§ Description of the task
Read the data and repeat it in full, exactly.

§ Data
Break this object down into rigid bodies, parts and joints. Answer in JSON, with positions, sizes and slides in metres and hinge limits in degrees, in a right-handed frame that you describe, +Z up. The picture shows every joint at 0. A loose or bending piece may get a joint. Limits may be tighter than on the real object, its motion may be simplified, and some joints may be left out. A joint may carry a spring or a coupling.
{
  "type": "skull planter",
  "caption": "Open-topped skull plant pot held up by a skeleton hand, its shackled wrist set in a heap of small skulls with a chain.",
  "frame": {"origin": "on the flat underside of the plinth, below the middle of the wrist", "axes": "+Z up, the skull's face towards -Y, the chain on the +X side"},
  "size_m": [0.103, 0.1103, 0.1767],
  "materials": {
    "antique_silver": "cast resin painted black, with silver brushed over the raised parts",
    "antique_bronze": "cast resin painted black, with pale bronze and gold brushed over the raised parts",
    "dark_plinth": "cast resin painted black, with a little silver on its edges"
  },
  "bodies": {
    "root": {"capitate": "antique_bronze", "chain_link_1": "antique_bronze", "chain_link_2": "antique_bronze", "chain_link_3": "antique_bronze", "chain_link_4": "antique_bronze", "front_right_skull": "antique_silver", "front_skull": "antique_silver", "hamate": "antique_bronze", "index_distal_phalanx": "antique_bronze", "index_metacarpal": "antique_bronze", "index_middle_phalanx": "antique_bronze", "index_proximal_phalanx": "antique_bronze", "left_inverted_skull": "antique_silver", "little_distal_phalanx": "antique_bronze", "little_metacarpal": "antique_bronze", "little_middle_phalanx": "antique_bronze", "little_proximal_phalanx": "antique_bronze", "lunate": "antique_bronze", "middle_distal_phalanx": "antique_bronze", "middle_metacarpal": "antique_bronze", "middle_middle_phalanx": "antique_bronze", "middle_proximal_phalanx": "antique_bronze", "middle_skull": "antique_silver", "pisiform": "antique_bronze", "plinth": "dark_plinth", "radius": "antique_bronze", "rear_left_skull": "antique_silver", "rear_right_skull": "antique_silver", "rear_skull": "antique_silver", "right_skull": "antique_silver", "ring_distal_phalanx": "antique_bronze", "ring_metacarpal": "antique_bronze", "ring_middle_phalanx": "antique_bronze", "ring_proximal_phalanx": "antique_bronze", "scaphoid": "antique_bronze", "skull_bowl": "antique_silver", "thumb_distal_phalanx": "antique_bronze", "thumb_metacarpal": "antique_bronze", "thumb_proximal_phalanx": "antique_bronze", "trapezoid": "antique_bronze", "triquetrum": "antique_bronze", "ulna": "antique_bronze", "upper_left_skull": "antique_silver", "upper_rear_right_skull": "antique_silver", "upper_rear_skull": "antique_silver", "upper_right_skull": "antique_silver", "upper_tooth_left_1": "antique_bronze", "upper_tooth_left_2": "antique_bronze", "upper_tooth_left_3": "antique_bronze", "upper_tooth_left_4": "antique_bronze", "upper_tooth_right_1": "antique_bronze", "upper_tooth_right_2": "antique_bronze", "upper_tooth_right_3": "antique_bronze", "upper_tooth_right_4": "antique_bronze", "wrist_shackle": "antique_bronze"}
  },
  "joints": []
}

§ Correct result
Break this object down into rigid bodies, parts and joints. Answer in JSON, with positions, sizes and slides in metres and hinge limits in degrees, in a right-handed frame that you describe, +Z up. The picture shows every joint at 0. A loose or bending piece may get a joint. Limits may be tighter than on the real object, its motion may be simplified, and some joints may be left out. A joint may carry a spring or a coupling.
{
  "type": "skull planter",
  "caption": "Open-topped skull plant pot held up by a skeleton hand, its shackled wrist set in a heap of small skulls with a chain.",
  "frame": {"origin": "on the flat underside of the plinth, below the middle of the wrist", "axes": "+Z up, the skull's face towards -Y, the chain on the +X side"},
  "size_m": [0.103, 0.1103, 0.1767],
  "materials": {
    "antique_silver": "cast resin painted black, with silver brushed over the raised parts",
    "antique_bronze": "cast resin painted black, with pale bronze and gold brushed over the raised parts",
    "dark_plinth": "cast resin painted black, with a little silver on its edges"
  },
  "bodies": {
    "root": {"capitate": "antique_bronze", "chain_link_1": "antique_bronze", "chain_link_2": "antique_bronze", "chain_link_3": "antique_bronze", "chain_link_4": "antique_bronze", "front_right_skull": "antique_silver", "front_skull": "antique_silver", "hamate": "antique_bronze", "index_distal_phalanx": "antique_bronze", "index_metacarpal": "antique_bronze", "index_middle_phalanx": "antique_bronze", "index_proximal_phalanx": "antique_bronze", "left_inverted_skull": "antique_silver", "little_distal_phalanx": "antique_bronze", "little_metacarpal": "antique_bronze", "little_middle_phalanx": "antique_bronze", "little_proximal_phalanx": "antique_bronze", "lunate": "antique_bronze", "middle_distal_phalanx": "antique_bronze", "middle_metacarpal": "antique_bronze", "middle_middle_phalanx": "antique_bronze", "middle_proximal_phalanx": "antique_bronze", "middle_skull": "antique_silver", "pisiform": "antique_bronze", "plinth": "dark_plinth", "radius": "antique_bronze", "rear_left_skull": "antique_silver", "rear_right_skull": "antique_silver", "rear_skull": "antique_silver", "right_skull": "antique_silver", "ring_distal_phalanx": "antique_bronze", "ring_metacarpal": "antique_bronze", "ring_middle_phalanx": "antique_bronze", "ring_proximal_phalanx": "antique_bronze", "scaphoid": "antique_bronze", "skull_bowl": "antique_silver", "thumb_distal_phalanx": "antique_bronze", "thumb_metacarpal": "antique_bronze", "thumb_proximal_phalanx": "antique_bronze", "trapezoid": "antique_bronze", "triquetrum": "antique_bronze", "ulna": "antique_bronze", "upper_left_skull": "antique_silver", "upper_rear_right_skull": "antique_silver", "upper_rear_skull": "antique_silver", "upper_right_skull": "antique_silver", "upper_tooth_left_1": "antique_bronze", "upper_tooth_left_2": "antique_bronze", "upper_tooth_left_3": "antique_bronze", "upper_tooth_left_4": "antique_bronze", "upper_tooth_right_1": "antique_bronze", "upper_tooth_right_2": "antique_bronze", "upper_tooth_right_3": "antique_bronze", "upper_tooth_right_4": "antique_bronze", "wrist_shackle": "antique_bronze"}
  },
  "joints": []
}